The Bureau of Land Management oversees almost 10% of land in the United States. For 424 days, William Perry Pendley, the director of the BLM, has been serving without Senate confirmation, in a “temporary” position. President Trump appointed Pendley in June of 2019, to the consternation of not just environmentalists and conservationists, but anyone who enjoys recreating on public lands and who would not directly profit from resource extraction on those lands, or from selling them to private interests. A typical Trump-era appointment; put a person in charge of a public agency they detest.
Friday, a federal judge ruled that Pendley, having never been confirmed by the Senate, must leave the job immediately.
Pendley had written, as recently as 2016, that the federal government had a duty to sell off public lands.
Pendley called President Obama’s policies to restrict drilling on public lands, “lawless placating of environmental extremists.” He favored shrinking national monuments like Utah’s Bears Ears.
Not the kind of guy you want running an agency that oversees such massive swaths of public lands, most of it in Western states.
In August, after being advised that a full year after nominating Pendley, the Senate likely wouldn’t have the votes to confirm Pendley, Trump technically rescinded the nomination, but Pendley continued to act in the role.
The move comes as a result of a successful lawsuit from Montana’s Democratic Governor Steve Bullock, (who is running a close race to unseat Republican Senator Steve Daines), who sued to remove Pendley in July. In Friday’s ruling, Chief District Judge Brian Morris of the US District Court of Montana, ordered Pendley to leave his post, ruling that he’d been serving unlawfully.
“Pendley has served and continues to serve unlawfully as the Acting BLM Director,” Morris wrote in his opinion. “His ascent to Acting BLM Director did not follow any of the permissible paths set forth by the U.S. Constitution or the (Federal Vacancies Reform Act). Pendley has not been nominated by the President and has not been confirmed by the Senate to serve as BLM Director.
“Secretary Bernhardt lacked the authority to appoint Pendley as an Acting BLM Director under the FVRA,” Morris continued. “Pendley unlawfully took the temporary position beyond the 210-day maximum allowed by the FVRA. Pendley unlawfully served as Acting BLM Director after the President submitted his permanent appointment to the Senate for confirmation — another violation of the FVRA. And Pendley unlawfully serves as Acting BLM Director today, under color of the Succession Memo.”
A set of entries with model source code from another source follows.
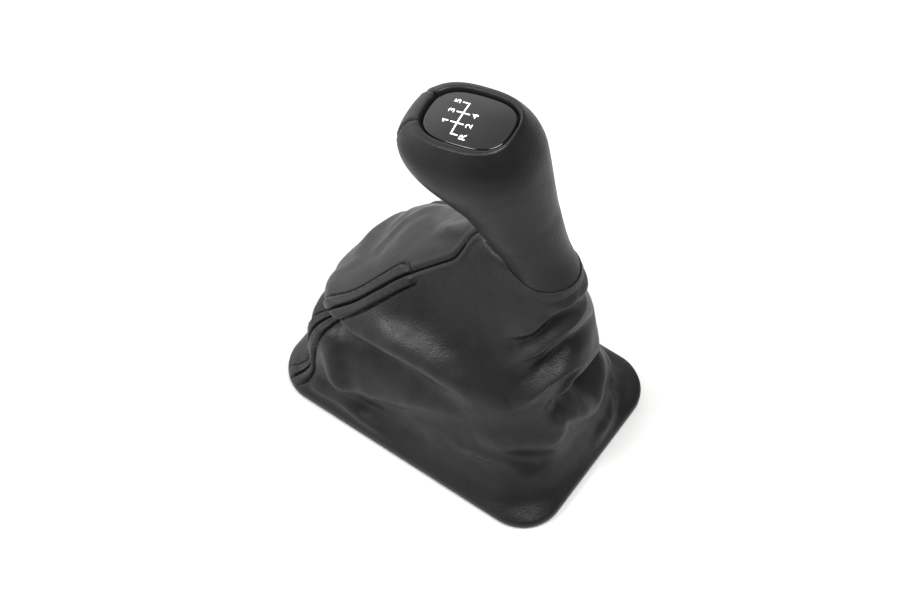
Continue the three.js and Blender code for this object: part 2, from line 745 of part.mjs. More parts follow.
// Leather from the edge that is tucked in beside the cap, over the lip and down to the neck
function coverRows() {
  const tucked = [
    capRing(CAP_GAP, CAP_THICK),
    capRing(CAP_GAP, LIP_START),
    capRing(CAP_GAP + LIP_BEND.out * LIP_ROLL, -LIP_BEND.up * LIP_RISE),
    capRing(CAP_GAP + LIP_ROLL, -LIP_RISE),
  ];
  return [
    ...tucked.map((section) => ({ level: 0, point: (turn) => ovalPoint(turn, section) })),
    ...KNOB_LEVELS.map((level) => ({ level, point: (turn) => knobPoint(turn, level) })),
  ].reverse();
}

function knobLeather(fromOf, toOf, steps) {
  const grid = coverRows()
    .map(({ level, point }) => turnsBetween(fromOf(level), toOf(level), steps).map(point));
  return sheetGeometry(openSeams(grid), LEATHER);
}

function lathe(points, steps = NECK_STEPS) {
  const profile = points.map(([radius, height]) => new THREE.Vector2(radius, height));
  return new THREE.LatheGeometry([...profile, profile[0]], steps).rotateX(rad(90));
}

// A round piece on the lever's axis, its height 0 at the bottom end of the collar
function onNeck(geometry) {
  const end = neckCentre(NECK_END + COLLAR_LENGTH);
  const turn = new THREE.Quaternion().setFromUnitVectors(new THREE.Vector3(0, 0, 1), NECK_AXIS);
  return geometry.applyQuaternion(turn).translate(end.x, end.y, end.z);
}

function rod(radius, from, to) {
  return new THREE.CylinderGeometry(radius, radius, to - from, NECK_STEPS)
    .rotateX(rad(90)).translate(0, 0, (from + to) / 2);
}

function capOutline(grow, steps = COVER_STEPS) {
  const ring = capRing(grow, 0);
  return turnsBetween(0, 360, steps).slice(0, -1).map((turn) => ovalPoint(turn, ring));
}

function capPrism(grow, bottom, top) {
  const at = (height) => capOutline(grow).map((point) => point.clone().setZ(height));
  return ringSolid([at(bottom), at(top)]);
}

const PEG_PLACES = [PEG_SPACING / 2, -PEG_SPACING / 2];

function pegs(grow, bottom, top) {
  return PEG_PLACES.map((y) => rod(PEG_RADIUS + grow, bottom, top).translate(0, y, 0));
}

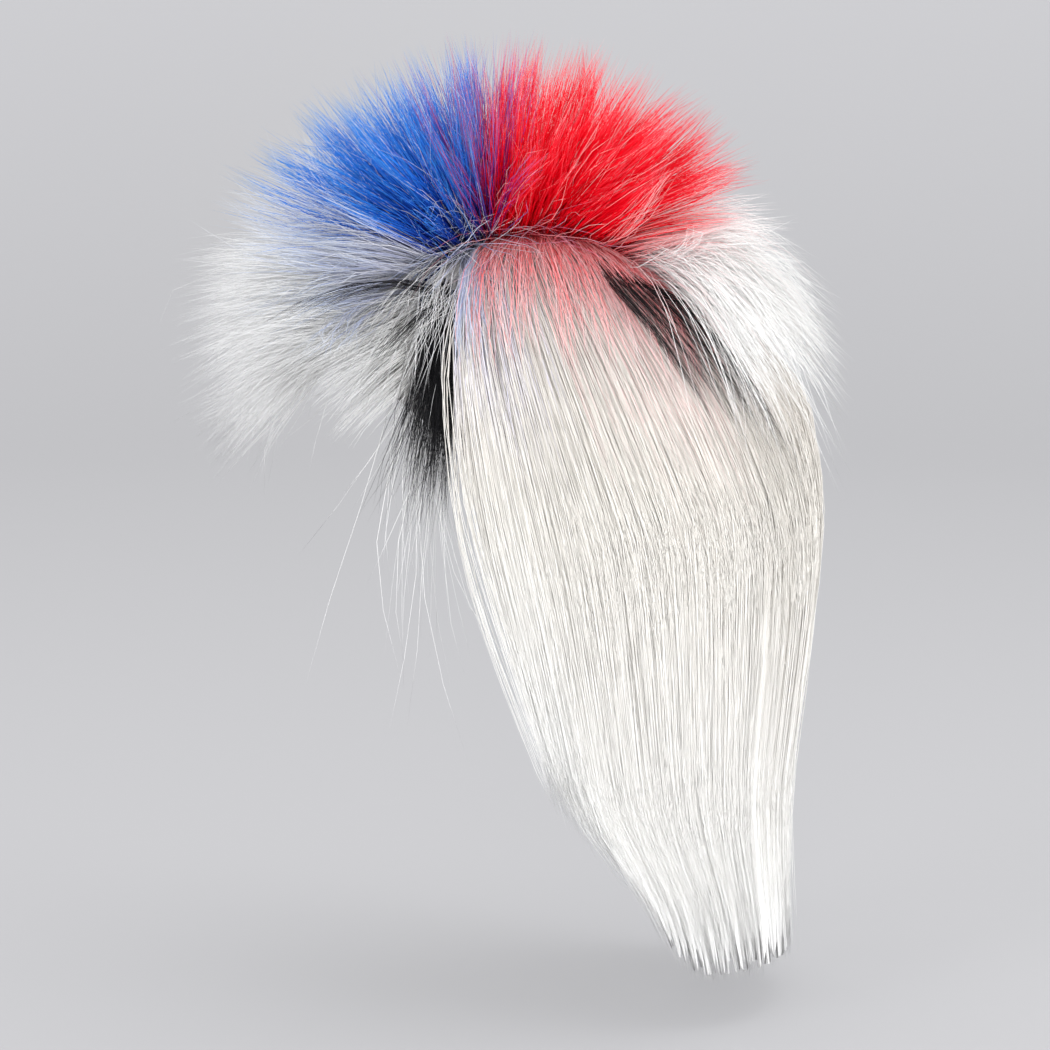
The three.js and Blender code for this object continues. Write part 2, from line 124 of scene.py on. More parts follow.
# The short fur's lie, by its root's place along the head
FRINGE = {
    "y": (-0.91, -0.85, -0.79),
    "reach": (0.34, 0.63, 0.84),
    "lean": (-32, -4, 16),
    "pile": (1.05, 1.12, 1.16),
    "droop": (0.14, 0.16, 0.14),
}
BLUE = {
    "y": (-1.2, -0.9, -0.7, -0.56, -0.41, -0.28),
    "reach": (0.88, 0.88, 0.88, 0.88, 0.88, 0.88),
    "lean": (-14, 10, 30, 47, 64, 82),
    "pile": (0.98, 1.06, 1.12, 1.08, 1.0, 0.98),
    "droop": (0.16, 0.12, 0.08, 0.06, 0.04, 0.02),
}
RED = {
    "y": (-0.16, 0, 0.18, 0.37, 0.75),
    "reach": (0.88, 0.88, 0.88, 0.88, 0.86),
    "lean": (95, 109, 124, 140, 172),
    "pile": (0.97, 0.95, 0.94, 0.9, 0.84),
    "droop": (0.02, 0.03, 0.05, 0.08, 0.14),
}
HALO = {
    "y": (0.54, 0.65, 0.76),
    "reach": (0.86, 0.78, 0.48),
    "lean": (163, 181, 198),
    "pile": (0.84, 0.82, 0.78),
    "droop": (0.14, 0.14, 0.16),
}

# The fringe's ends, by their roots' drops as shares of CROWN_HEIGHT
WING = {
    "down": (0.25, 0.46, 0.57, 0.8),
    "forward": (3.2, 2.4, 1.7, 1.1),
    "out": (1, 1, 0.8, 0.8),
}
WING_LENGTHS = {"down": (0.3, 0.66), "length": (1, 0.48)}

# The loose wisps before the ears
WISPS = {"y": (-62, -38), "drop": (50, 98), "length": (60, 185)}

# Streaks, as places round the curtain and shares of STREAK_DROP
STREAKS = {
    "lock": (0, 1, 2, 3),
    "root": (0.28, 0.32, 0.36, 0.4),
    "tip": (0.45, 0.53, 0.61, 0.69),
    "reach": (0.86, 1, 1.08, 1.14),
}

# The temple's loose locks: how many strands, their roots' drop as a share of CROWN_HEIGHT, heading,
# and length
ARCS = {
    "count": (26, 24),
    "down": (0.36, 0.44),
    "out": (1, 1.3),
    "forward": (1.2, 0.75),
    "up": (0.48, -0.2),
    "length": (1.14, 0.66),
    "droop": (0.4, 0.3),
}
ARC_INSET = 8  # how far their roots lie behind the tuft's front

# The layers of long hair over the back: the strands and locks of each half, where it begins round the
# curtain, the range of its roots' drops and depths, and how they crowd towards the top
REAR = {
    "piece": ("back_strands", "nape_strands"),
    "node": ("back_hair", "nape_mullet"),
    "seed": (50, 60),
    "strands": (950, 340),
    "locks": (180, 80),
    "start": (0.37, 0.55),
    "drops": ((44, 104), (108, 150)),
    "depths": ((0, 3), (26, 38)),
    "crowding": (1.2, 1),
}

# The sheets under the long strands: their span round the curtain, their upper edge's drop, their lower
# edge as a share of the curtain's, and their depth
SHEETS = {
    "layer": ("side", "back", "nape"),
    "span": ((0.05, 0.42), (0.36, 1), (0.58, 1)),
    "top": (34, 48, 116),
    "bottom": (0.985, 0.985, 0.98),
    "depth": (2.7, 3.4, 33),
}

# Strands that stray from their row of short fur: how many, and how far each goes its own way
STRAYS = {"share": 0.045, "lean": 28, "spread": 22, "length": (0.6, 1.1), "frizz": 5}
LEAN_JITTER = 6
SPREAD_JITTER = 7

# Long strands that stray from their lock: how many, and how many times further they sway
LOOSE_SHARE = 0.07
LOOSENESS = 4.5

# Strands: the points of a short and a long one, by the share of their length, and how they narrow
FUR_STEPS = 4
FUR_SHARES = np.linspace(0, 1, FUR_STEPS + 1)
FALL = np.array((0, 0.025, 0.07, 0.15, 0.25, 0.35, 0.45, 0.56, 0.67, 0.78, 0.89, 1))
LIFT_END = 0.16  # share of its fall at which a long strand has left the head
TAPER = {"along": (0, 0.15, 0.6, 1), "width": (0.8, 1, 0.8, 0.3)}
CORNERS = 3
SHEET_COLUMNS = 110
SHEET_ROWS = 13
SHEET_WALL = 1.2
SHEET_RISE = 1.6  # how much nearer to the face of the hair a sheet's lower edge is than its top
SHEET_TEETH = 30  # how far up its ragged lower edge is cut at the most
PLEAT_DEPTH = 0.9
PLEAT_RATES = (90, 170, 310)
CAP_ROUNDS = 72
CAP_STEPS = 20
BACKING_WALL = 1.2
STRAY_ROOM = 8  # how far a loose strand may stand out of the solids' box


def unit(vectors):
    return vectors / np.maximum(np.linalg.norm(vectors, axis=-1, keepdims=True), 1e-9)


def stack(*values):
    """Numbers or arrays as the last axis of one array."""
    return np.stack(np.broadcast_arrays(*values), axis=-1).astype(float)


def columns_at(table, key, at):
    """Reads a table's columns at places in its column `key`."""
    return lambda column: np.interp(at, table[key], table[column])


def near(value, line, reach):
    """Falls from 1 at a line to 0 at `reach` from it."""
    return np.clip(1 - np.abs(value - line) / reach, 0, 1)


def chance(rng, share, strength):
    """For each strand, zero, or with the chance `share` a random strength."""
    hit = rng.random(len(share)) < share
    return hit * rng.uniform(*strength, len(share))


# The head and the curtain


def rim_drop(turn):
    to_back = np.sin(turn)
    reach = np.where(to_back > 0, NAPE_DROP - EAR_DROP, FOREHEAD_DROP - EAR_DROP)
    return EAR_DROP + reach * to_back**2


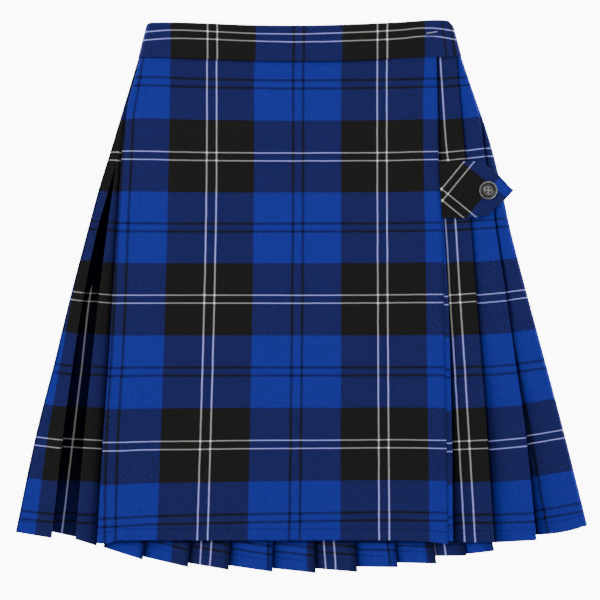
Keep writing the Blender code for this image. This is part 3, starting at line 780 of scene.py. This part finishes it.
def make_under_apron():
    """The hidden front panel."""
    apron = front_fold(APRON_FOLD, 1, 18.0, 18.0, -234.4, -236.5)
    r1 = front_fold(FOLD_R1, 1, 15.0, 8.0, -233.0, -233.2)
    rises = beside(r1, -64.0)
    made = spread(beside(apron, 21.0), rises, -229.0, -229.0, level(STACK), apron_check, 24, level(0.3))
    made += spread(rises, beside(r1, -24.0), -229.0, -233.0, climbs, apron_check, 6, level(0.3))[1:]
    return cloth_from_stations("under_apron_cloth", made)


# Waistband
BAND_WALL = 2.6
BAND_TOP_Z = 9.0
BAND_RADIUS = (BAND_TOP_Z - BAND_WALL) / 2
BAND_TOP_PX = (
    (146.5, 22.4), (170, 22.2), (200, 22.9), (250, 24.9), (300, 25.3), (341, 24.5), (400, 22.0), (440, 19.8),
    (454, 21.2),
)
BAND_SEAM_PX = (
    (138.0, 57.2), (200, 59.0), (250, 60.7), (300, 61.5), (350, 60.7), (400, 58.6), (440, 57.2), (461, 57.4),
)
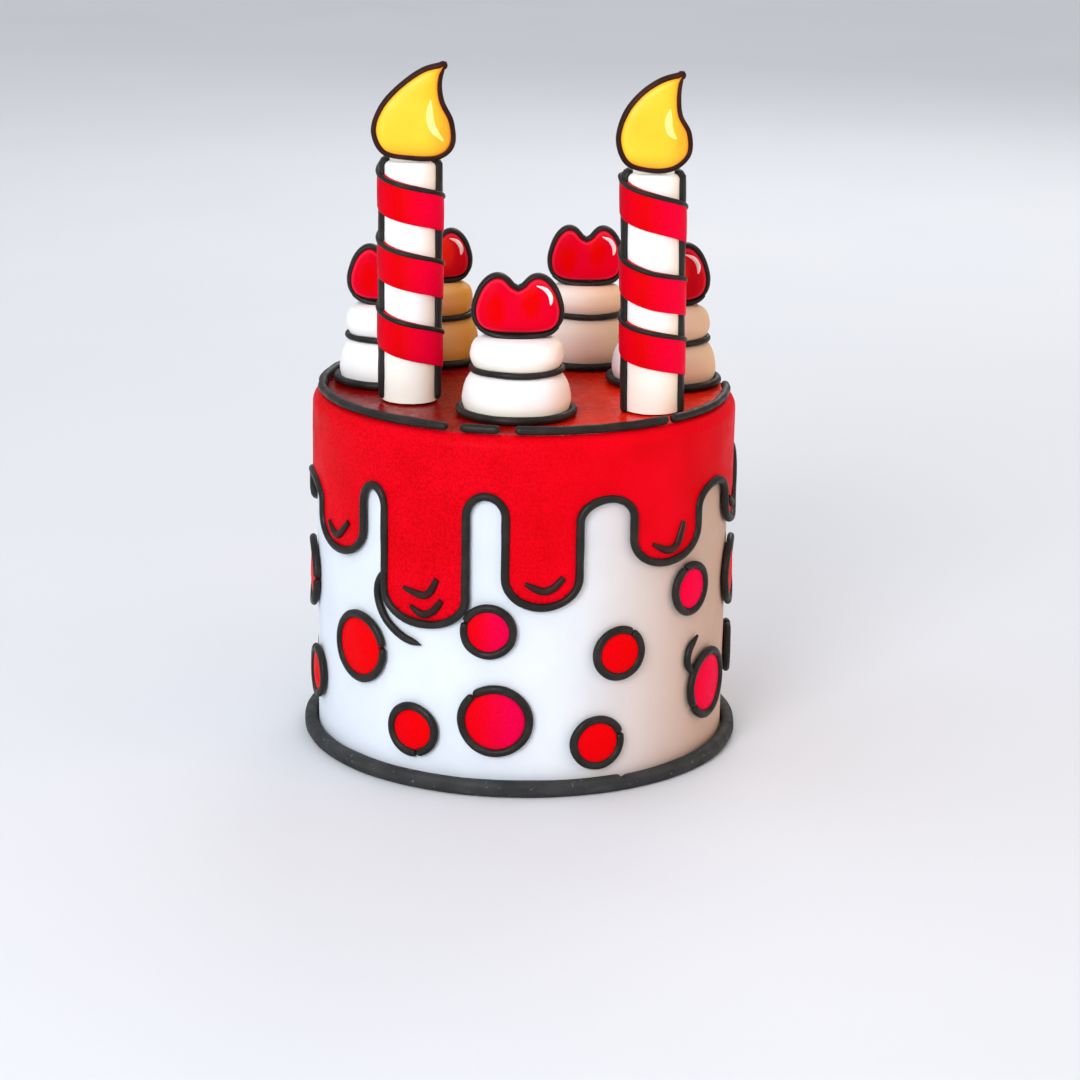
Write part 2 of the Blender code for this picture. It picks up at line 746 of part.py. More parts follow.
clear_scene()
CAKE = new_collection("iced_cake")
make_cake()
make_red_icing()
make_drip_outline()
make_base_rope()
make_rim_ropes()
make_dots()
for dollop, dimensions in DOLLOPS.items():
    make_dollop(dollop, dimensions)
for candle_name in CANDLES:
    make_candle(candle_name)
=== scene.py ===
"""The looks of an iced celebration cake. Each node of the frame gets smooth pieces that stand
for it, in separate colours: fondant, rolled ropes, cherries, ribbons and flames.

Metres, +Z up, the front at -Y. Angles are degrees round the cake, 0 at the front and rising
towards +X. Points in the lists are millimetres, and each use multiplies them by MM."""

import math

import bmesh
import bpy
from mathutils import Matrix, Vector, noise
from mathutils.geometry import delaunay_2d_cdt


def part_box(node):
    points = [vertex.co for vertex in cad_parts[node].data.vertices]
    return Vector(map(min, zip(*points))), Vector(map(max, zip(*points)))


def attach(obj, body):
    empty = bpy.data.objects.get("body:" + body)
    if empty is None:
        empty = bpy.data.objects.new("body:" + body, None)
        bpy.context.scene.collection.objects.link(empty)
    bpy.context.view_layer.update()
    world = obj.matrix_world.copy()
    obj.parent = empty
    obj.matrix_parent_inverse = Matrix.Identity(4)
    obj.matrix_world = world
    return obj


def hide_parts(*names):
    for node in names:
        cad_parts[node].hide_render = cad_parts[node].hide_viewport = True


MM = 0.001
GAP = 0.3 * MM
SPLINE_PARTS = 16
UP = Vector((0, 0, 1))
FRONT = Vector((0, -1, 0))
BACK = Vector((0, 1, 0))

# Cake and red icing
CAKE_RADIUS = 80 * MM
CAKE_TOP = 135.5 * MM
CAKE_SHOULDER = 3.2 * MM
ICING_THICKNESS = 1.5 * MM
ICING_RADIUS = 82.0 * MM
ICING_TOP = 137.5 * MM
ICING_SHOULDER = 5.2 * MM
ICING_UNDER_ROPE = 0.4 * MM
ICING_COLUMNS = 240
ICING_ROW = 2.5 * MM
ICING_RING = 4 * MM
ICING_WAVE = 0.16 * MM
ICING_WAVE_SIZE = 15 * MM
BEND_ROWS = 6
SAME_POINT = 1e-7
SHOULDER_STEPS = 5
CAKE_ROWS = 26
FOOT_BEVEL = 0.2 * MM
BODY_WAVE = 0.12 * MM

# Ropes
BASE_ROPE_DEPTH = 5.6 * MM
BASE_ROPE_HEIGHT = 6.5 * MM
# Where the two ends of the base rope meet, how much it pinches in there, and over how many degrees
BASE_SEAM = 28
SEAM_PINCH = 0.16
SEAM_REACH = 0.8
# How much thinner the rope starts, and the steps over which that fades
SEAM_THIN = 0.09
SEAM_THIN_STEPS = 26
BASE_STEPS = 300
BASE_SIDES = 24
# The power that makes its section squarer than an ellipse, its lumps, and the height below which
# it stays flat
BASE_SQUARE = 0.8
BASE_LUMP = 0.22 * MM
BASE_LUMP_SIZE = 13 * MM
BASE_FLAT = 0.5 * MM
DRIP_ROPE = 1.6 * MM
RIM_ROPE = 1.65 * MM
RIM_RADIUS = 78 * MM
RIM_STEP = 0.8 * MM
RIM_SWAY = 0.5 * MM
RED_TOP_RADIUS = RIM_RADIUS - 0.6 * MM
# The ropes on the dollops: between the tiers, and at a cherry's foot
THIN_ROPE = 1.2 * MM
FOOT_ROPE_SIZE = 0.95 * MM
STROKE = 1.5 * MM
STROKE_POINTS = 48
STROKE_OUT = GAP + STROKE * 0.8
ROPE_STEP = 1.2 * MM
ROPE_SIDES = 14
UNEVEN_SIZE = 9 * MM
# How much the thickness of strokes, thin lines and ropes varies
STROKE_UNEVEN = 0.05
LINE_UNEVEN = 0.08
ROPE_UNEVEN = 0.1
WAVE_SHARE = 0.8
# How far ropes stray from their line
SWAY = 0.25 * MM

# Each drip: middle angle, half width in degrees, height of its tip
DRIPS = [
    (-101.0, 9.5, 89.6 * MM),
    (-57.0, 10.8, 84.2 * MM),
    (-26.4, 11.9, 64.0 * MM),
    (5.4, 9.6, 73.4 * MM),
    (41.8, 11.6, 85.8 * MM),
    (80.0, 9.5, 90.6 * MM),
    (114.0, 10.5, 71.6 * MM),
    (149.0, 9.5, 84.6 * MM),
    (186.0, 11.0, 68.6 * MM),
    (224.0, 10.0, 81.6 * MM),
]
# The top of the white between each drip and the next one
ARCH_TOPS = [h * MM for h in (106.5, 113.6, 115.0, 113.3, 111.2, 113.6, 115.6, 112.6, 115.1, 114.1)]
TIP_ROUND = 11 * MM
ARCH_ROUND = 8 * MM
# The most that each round may take of the height between a drip's tip and the arch's top
TIP_SHARE = 0.55
ARCH_SHARE = 0.4
TURN_POINTS = 25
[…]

There’s a big wrinkle here too.
Because the judge’s ruling makes clear the BLM was led by an unlawfully appointed director, it’s possible that every move undertaken by the BLM under Pendley can be undone; it’s possible that since the BLM was operating with temporary heads under Trump before Pendley took over, many BLM actions since 2017 could be struck down.
“They’ve never had a valid person running that agency,” said Brett Hartl, government affairs director at the Center for Biological Diversity. “Even before Pendley there was just a never-ending list of rotating acting people, and that’s not what you’re supposed to do.”
“We haven’t had a decision of this caliber in a longtime related to Interior decision making,” said Collin O’Mara, president and CEO of the National Wildlife Federation. “We’re in uncharted territory.”